EXERCISE GOAL
The records are to be restated in their entirety, word for word.

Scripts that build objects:
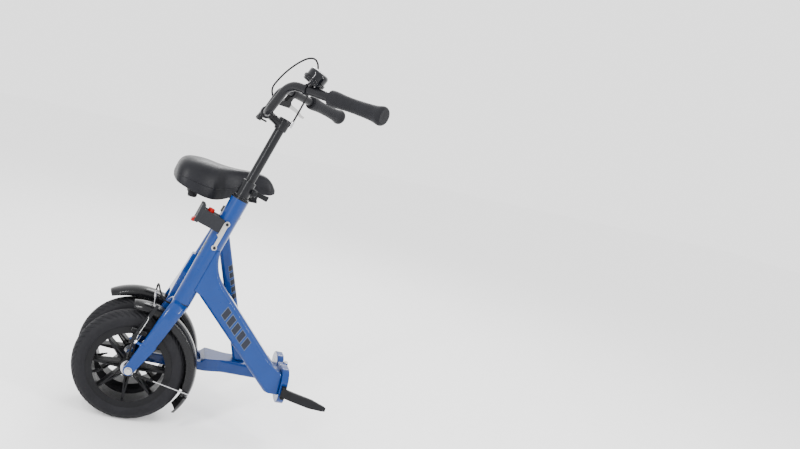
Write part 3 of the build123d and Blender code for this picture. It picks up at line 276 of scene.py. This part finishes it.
def finish_cad():
    down = Vector((0.693, 0, -0.721))
    mast = Vector((0.33, 0, -0.944))
    put(blue_paint("blue_paint"), "front_hinge_plate", "rear_hinge_plate", "seat_tube",
        "chain_stay", "seat_stays", "fork")
    put(blue_paint("blue_paint_down_tube",
                   bar_marks((0.030, 0, 0.369), down, (0.721, 0, 0.693), 5, 0.0255, 0.0135)),
        "down_tube")
    put(blue_paint("blue_paint_mast",
                   bar_marks((0.040, 0, 0.470), mast, (0.944, 0, 0.33), 5, 0.021, 0.011)),
        "rear_mast")
    put(blue_paint("blue_paint_head_tube",
                   bar_marks(STEER_FOOT + STEER_UP * 0.345, STEER_UP, (0, 1, 0), 3, 0.016, 0.010,
                             keep=(STEER_FOOT - STEER_BACK * 0.008, -STEER_BACK))),
        "head_tube")
    put(finish("black_coat", BLACK, 0.30, coat=0.45, coat_rough=0.14, grain=0.0012, bump=0.03,
               mottle=0.2, dust=0.05), "handlebar_post", "post_clamp", "seat_clamp", "seat_post",
        "headset", "post_clamp_lever", "seat_clamp_lever", "latch_mount",
        "stem_bolts")
    put(finish("black_satin", (0.0052, 0.0054, 0.0068), 0.38, coat=0.4, coat_rough=0.15,
               grain=0.0012, bump=0.03, mottle=0.16), "handlebar", "stem_clamp",
        "saddle_rails_and_clamp")
    put(finish("black_cast", (0.0052, 0.0054, 0.0066), 0.42, grain=0.0010, bump=0.06, mottle=0.2),
        "brake_arm_left", "brake_arm_right", "brake_bracket", "latch_lever")
    put(finish("zinc", (0.42, 0.42, 0.43), 0.28, metal=1, grain=0.0009, bump=0.03, mottle=0.14),
        "hinge_pin", "front_axle", "rear_axle", "front_mudguard_stays",
        "brake_noodle", "front_hub", "rear_hub", "cable_ends",
        "steerer_tube")
    put(finish("brushed_plate", (0.42, 0.41, 0.39), 0.30, metal=1, grain=0.0005, bump=0.16,
               stretch=(1, 1, 0.12), mottle=0.08), "carrier_plates")
    put(finish("polished_alloy", (0.36, 0.36, 0.355), 0.20, metal=1, grain=0.0006, bump=0.08,
               stretch=(0.2, 1, 1)), "brake_lever")
    put(finish("moulded_grey", (0.013, 0.0138, 0.0165), 0.52, grain=0.0006, bump=0.35,
               cells=True, mottle=0.08), "carrier_adapter")
    put(finish("moulded_red", (0.30, 0.003, 0.0025), 0.34, grain=0.0008, bump=0.12, mottle=0.08),
        "carrier_button", "carrier_catch")
    put(finish("mudguard_plastic", (0.0045, 0.0045, 0.0055), 0.24, coat=0.5, coat_rough=0.10,
               grain=0.0012, bump=0.08, mottle=0.18, dust=0.06), "front_mudguard",
        "rear_mudguard")
    put(finish("rim_plastic", (0.0035, 0.0036, 0.0045), 0.36, grain=0.0009, bump=0.2, cells=True,
               mottle=0.2, dust=0.08), "front_rim", "rear_rim")
    put(finish("bell_plastic", (0.003, 0.0034, 0.005), 0.16, coat=0.8, coat_rough=0.05,
               grain=0.0009, bump=0.05), "bell_base", "bell_dome", "bell_ring")
    put(finish("base_plastic", BLACK, 0.48, grain=0.0007, bump=0.25, cells=True), "saddle_base")
    put(finish("soft_rubber", (0.006, 0.006, 0.007), 0.66, sheen=0.25, grain=0.0007, bump=0.35,
               mottle=0.2, dust=0.05), "brake_pad_left", "brake_pad_right",
        "front_mudflap", "saddle_bumpers", "front_inner_tube", "rear_inner_tube")
    put(finish("foam_grip", (0.0068, 0.007, 0.0088), 0.72, sheen=0.10, grain=0.0008, bump=0.55,
               cells=True, mottle=0.15), "grips")
    put(finish("cable_cover", (0.006, 0.006, 0.0068), 0.42, grain=0.0005, bump=0.12),
        "brake_cable", "fork_brake_cable")


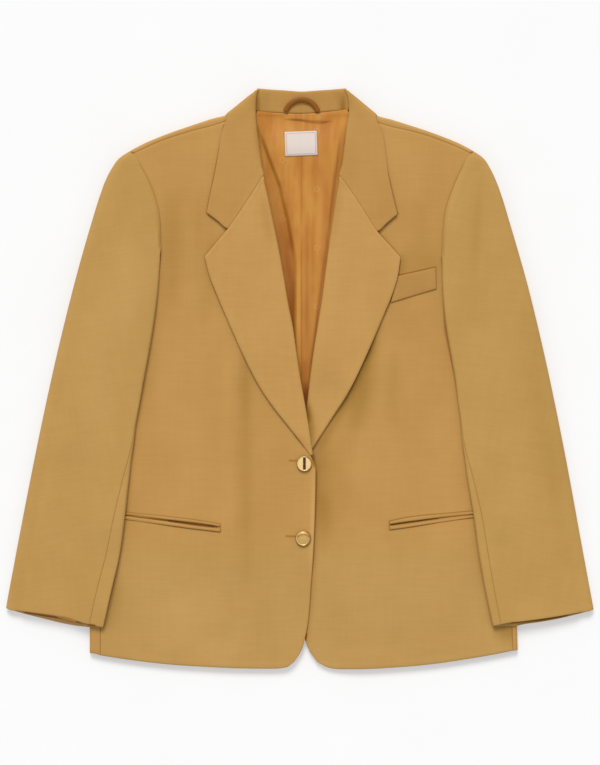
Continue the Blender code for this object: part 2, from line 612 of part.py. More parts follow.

REPLY
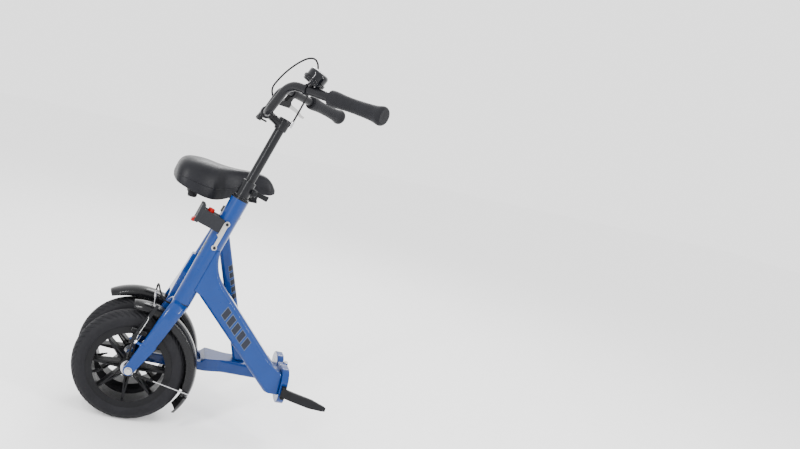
Write part 3 of the build123d and Blender code for this picture. It picks up at line 276 of scene.py. This part finishes it.
def finish_cad():
    down = Vector((0.693, 0, -0.721))
    mast = Vector((0.33, 0, -0.944))
    put(blue_paint("blue_paint"), "front_hinge_plate", "rear_hinge_plate", "seat_tube",
        "chain_stay", "seat_stays", "fork")
    put(blue_paint("blue_paint_down_tube",
                   bar_marks((0.030, 0, 0.369), down, (0.721, 0, 0.693), 5, 0.0255, 0.0135)),
        "down_tube")
    put(blue_paint("blue_paint_mast",
                   bar_marks((0.040, 0, 0.470), mast, (0.944, 0, 0.33), 5, 0.021, 0.011)),
        "rear_mast")
    put(blue_paint("blue_paint_head_tube",
                   bar_marks(STEER_FOOT + STEER_UP * 0.345, STEER_UP, (0, 1, 0), 3, 0.016, 0.010,
                             keep=(STEER_FOOT - STEER_BACK * 0.008, -STEER_BACK))),
        "head_tube")
    put(finish("black_coat", BLACK, 0.30, coat=0.45, coat_rough=0.14, grain=0.0012, bump=0.03,
               mottle=0.2, dust=0.05), "handlebar_post", "post_clamp", "seat_clamp", "seat_post",
        "headset", "post_clamp_lever", "seat_clamp_lever", "latch_mount",
        "stem_bolts")
    put(finish("black_satin", (0.0052, 0.0054, 0.0068), 0.38, coat=0.4, coat_rough=0.15,
               grain=0.0012, bump=0.03, mottle=0.16), "handlebar", "stem_clamp",
        "saddle_rails_and_clamp")
    put(finish("black_cast", (0.0052, 0.0054, 0.0066), 0.42, grain=0.0010, bump=0.06, mottle=0.2),
        "brake_arm_left", "brake_arm_right", "brake_bracket", "latch_lever")
    put(finish("zinc", (0.42, 0.42, 0.43), 0.28, metal=1, grain=0.0009, bump=0.03, mottle=0.14),
        "hinge_pin", "front_axle", "rear_axle", "front_mudguard_stays",
        "brake_noodle", "front_hub", "rear_hub", "cable_ends",
        "steerer_tube")
    put(finish("brushed_plate", (0.42, 0.41, 0.39), 0.30, metal=1, grain=0.0005, bump=0.16,
               stretch=(1, 1, 0.12), mottle=0.08), "carrier_plates")
    put(finish("polished_alloy", (0.36, 0.36, 0.355), 0.20, metal=1, grain=0.0006, bump=0.08,
               stretch=(0.2, 1, 1)), "brake_lever")
    put(finish("moulded_grey", (0.013, 0.0138, 0.0165), 0.52, grain=0.0006, bump=0.35,
               cells=True, mottle=0.08), "carrier_adapter")
    put(finish("moulded_red", (0.30, 0.003, 0.0025), 0.34, grain=0.0008, bump=0.12, mottle=0.08),
        "carrier_button", "carrier_catch")
    put(finish("mudguard_plastic", (0.0045, 0.0045, 0.0055), 0.24, coat=0.5, coat_rough=0.10,
               grain=0.0012, bump=0.08, mottle=0.18, dust=0.06), "front_mudguard",
        "rear_mudguard")
    put(finish("rim_plastic", (0.0035, 0.0036, 0.0045), 0.36, grain=0.0009, bump=0.2, cells=True,
               mottle=0.2, dust=0.08), "front_rim", "rear_rim")
    put(finish("bell_plastic", (0.003, 0.0034, 0.005), 0.16, coat=0.8, coat_rough=0.05,
               grain=0.0009, bump=0.05), "bell_base", "bell_dome", "bell_ring")
    put(finish("base_plastic", BLACK, 0.48, grain=0.0007, bump=0.25, cells=True), "saddle_base")
    put(finish("soft_rubber", (0.006, 0.006, 0.007), 0.66, sheen=0.25, grain=0.0007, bump=0.35,
               mottle=0.2, dust=0.05), "brake_pad_left", "brake_pad_right",
        "front_mudflap", "saddle_bumpers", "front_inner_tube", "rear_inner_tube")
    put(finish("foam_grip", (0.0068, 0.007, 0.0088), 0.72, sheen=0.10, grain=0.0008, bump=0.55,
               cells=True, mottle=0.15), "grips")
    put(finish("cable_cover", (0.006, 0.006, 0.0068), 0.42, grain=0.0005, bump=0.12),
        "brake_cable", "fork_brake_cable")


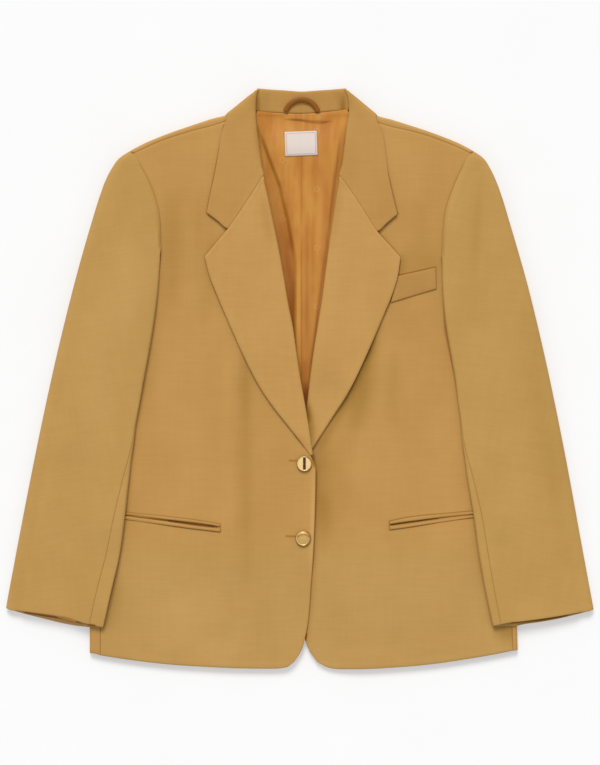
Continue the Blender code for this object: part 2, from line 612 of part.py. More parts follow.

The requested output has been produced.